- President: Corinne Lepage
- Founded: 28 October 1996
- Merged into: Cap Ecology
- Headquarters: 40, rue Monceau F-75008 Paris
- Ideology: Green liberalism; Direct democracy^{[citation needed]}; Humanism^{[clarification needed]}; Soft Euroscepticism^{[citation needed]};
- Political position: Centre
- Colours: Green, Blue

Website
- CAP21

= Cap21 =

Green political party in France

The Citizenship, Action, Participation for the 21st Century (Citoyenneté, action, participation pour le xxi^{e } siècle) was a minor green liberal political party in France, founded by Corinne Lepage in 1996 as a political reflection club.

It became a political party in June 2000. Lepage was the party's candidate in the 2002 presidential election and obtained 1.88% of the vote. Lepage claimed to stand for an independent and centrist green voice, as opposed to Noël Mamère, candidate for the more left-wing Green Party. The party later refused to join the new centre-right Union for a Popular Movement (UMP).
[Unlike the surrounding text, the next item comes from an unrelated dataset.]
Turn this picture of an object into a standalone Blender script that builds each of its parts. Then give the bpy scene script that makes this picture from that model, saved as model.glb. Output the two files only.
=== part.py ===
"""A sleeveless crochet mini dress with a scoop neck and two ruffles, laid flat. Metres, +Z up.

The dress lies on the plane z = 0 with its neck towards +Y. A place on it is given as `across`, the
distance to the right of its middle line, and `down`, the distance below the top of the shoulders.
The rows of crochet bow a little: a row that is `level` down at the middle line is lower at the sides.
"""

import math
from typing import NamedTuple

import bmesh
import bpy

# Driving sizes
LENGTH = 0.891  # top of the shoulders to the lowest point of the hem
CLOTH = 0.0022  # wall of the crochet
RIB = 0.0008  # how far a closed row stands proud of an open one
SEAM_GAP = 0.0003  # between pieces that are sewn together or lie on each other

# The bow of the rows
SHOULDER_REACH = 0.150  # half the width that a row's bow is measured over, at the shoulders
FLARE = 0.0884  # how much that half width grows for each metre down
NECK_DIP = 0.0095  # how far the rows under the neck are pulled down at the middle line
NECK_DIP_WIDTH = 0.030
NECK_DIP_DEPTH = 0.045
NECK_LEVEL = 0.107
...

In 2007, after dropping out of the presidential race, Lepage endorsed François Bayrou's centrist candidacy and CAP21 ran around 20 candidates with Bayrou's new Democratic Movement in the subsequent legislative election. It failed to have any candidates elected.
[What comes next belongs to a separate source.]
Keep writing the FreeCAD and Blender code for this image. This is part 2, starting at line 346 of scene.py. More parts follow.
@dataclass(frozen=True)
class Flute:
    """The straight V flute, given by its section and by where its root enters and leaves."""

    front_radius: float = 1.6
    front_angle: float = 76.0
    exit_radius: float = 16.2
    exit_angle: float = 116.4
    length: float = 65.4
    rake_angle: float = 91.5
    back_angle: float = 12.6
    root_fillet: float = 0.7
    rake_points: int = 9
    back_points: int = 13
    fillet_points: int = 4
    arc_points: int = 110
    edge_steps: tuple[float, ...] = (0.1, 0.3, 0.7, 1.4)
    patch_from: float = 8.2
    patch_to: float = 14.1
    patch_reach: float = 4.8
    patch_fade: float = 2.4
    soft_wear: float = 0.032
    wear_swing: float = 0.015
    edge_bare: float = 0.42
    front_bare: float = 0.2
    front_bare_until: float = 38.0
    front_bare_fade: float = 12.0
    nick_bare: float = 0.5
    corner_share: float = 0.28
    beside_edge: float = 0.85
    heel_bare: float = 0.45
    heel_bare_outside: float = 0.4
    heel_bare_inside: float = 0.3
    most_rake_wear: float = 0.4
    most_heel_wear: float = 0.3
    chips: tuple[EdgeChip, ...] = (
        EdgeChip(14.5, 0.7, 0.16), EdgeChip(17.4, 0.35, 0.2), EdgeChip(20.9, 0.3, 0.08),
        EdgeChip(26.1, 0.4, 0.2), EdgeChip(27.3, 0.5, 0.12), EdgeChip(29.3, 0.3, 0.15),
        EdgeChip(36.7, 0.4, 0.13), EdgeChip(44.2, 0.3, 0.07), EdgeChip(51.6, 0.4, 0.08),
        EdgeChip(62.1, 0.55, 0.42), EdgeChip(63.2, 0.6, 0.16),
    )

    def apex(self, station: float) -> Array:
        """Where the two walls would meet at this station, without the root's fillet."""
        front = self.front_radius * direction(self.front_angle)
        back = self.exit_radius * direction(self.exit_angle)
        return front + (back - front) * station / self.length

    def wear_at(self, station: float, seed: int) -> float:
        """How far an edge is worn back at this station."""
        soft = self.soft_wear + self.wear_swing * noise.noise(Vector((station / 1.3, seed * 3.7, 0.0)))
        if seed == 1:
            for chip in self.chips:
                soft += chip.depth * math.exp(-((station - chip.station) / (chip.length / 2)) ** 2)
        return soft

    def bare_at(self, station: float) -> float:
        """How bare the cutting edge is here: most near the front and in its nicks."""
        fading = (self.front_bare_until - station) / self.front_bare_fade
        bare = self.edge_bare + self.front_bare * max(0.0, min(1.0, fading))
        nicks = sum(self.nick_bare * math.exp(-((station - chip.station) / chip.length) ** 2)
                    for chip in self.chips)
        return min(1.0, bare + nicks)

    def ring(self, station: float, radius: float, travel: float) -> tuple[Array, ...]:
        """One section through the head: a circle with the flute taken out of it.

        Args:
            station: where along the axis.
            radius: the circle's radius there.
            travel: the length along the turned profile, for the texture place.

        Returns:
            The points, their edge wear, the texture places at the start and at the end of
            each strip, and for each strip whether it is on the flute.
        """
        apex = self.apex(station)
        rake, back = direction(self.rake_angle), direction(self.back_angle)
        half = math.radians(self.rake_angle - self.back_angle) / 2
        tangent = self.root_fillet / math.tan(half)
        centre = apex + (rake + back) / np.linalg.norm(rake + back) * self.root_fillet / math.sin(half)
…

CAP 21 became an associate party of Bayrou's MoDem on June 15, 2008. Corinne Lepage became a high-ranking member of the MoDem's leadership, serving as a Vice President. In the 2009 European elections, Corinne Lepage was elected Member of the European Parliament for North-West France as the MoDem's top candidate in the region.

However, the party split from the MoDem in the runup to the 2010 regional elections and pursued an alliance with Europe Écologie. Cap 21 was allied with Europe Écologie in Alsace, Languedoc-Roussillon, Lorraine, Pays de la Loire, Provence-Alpes-Côte d'Azur and Upper Normandy and was allied with the MoDem in Burgundy and Picardy. Following the MoDem's poor result (4.2%) in the regional elections, Lepage announced her resignation from the MoDem and announced that she would propose separation from the MoDem at the party's next congress. Members voted to leave the MoDem in May 2010.
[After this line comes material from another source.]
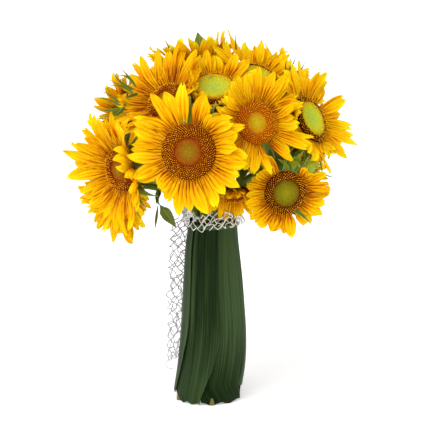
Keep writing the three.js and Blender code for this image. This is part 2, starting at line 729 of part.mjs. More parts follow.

Lepage subsequently failed to obtain the 500 endorsements necessary to run in the 2012 presidential election.

In May 2013, several leading members from the right of the party departed. Some went on to form New Democratic Ecology (French: Nouvelle écologie démocrate), allied to the Union of Democrats and Independents.

On 27 February 2021, after 25 years of existence, Cap21 merges with the Independent Ecological Alliance of Jean-Marc Governatori to form Cap Ecology.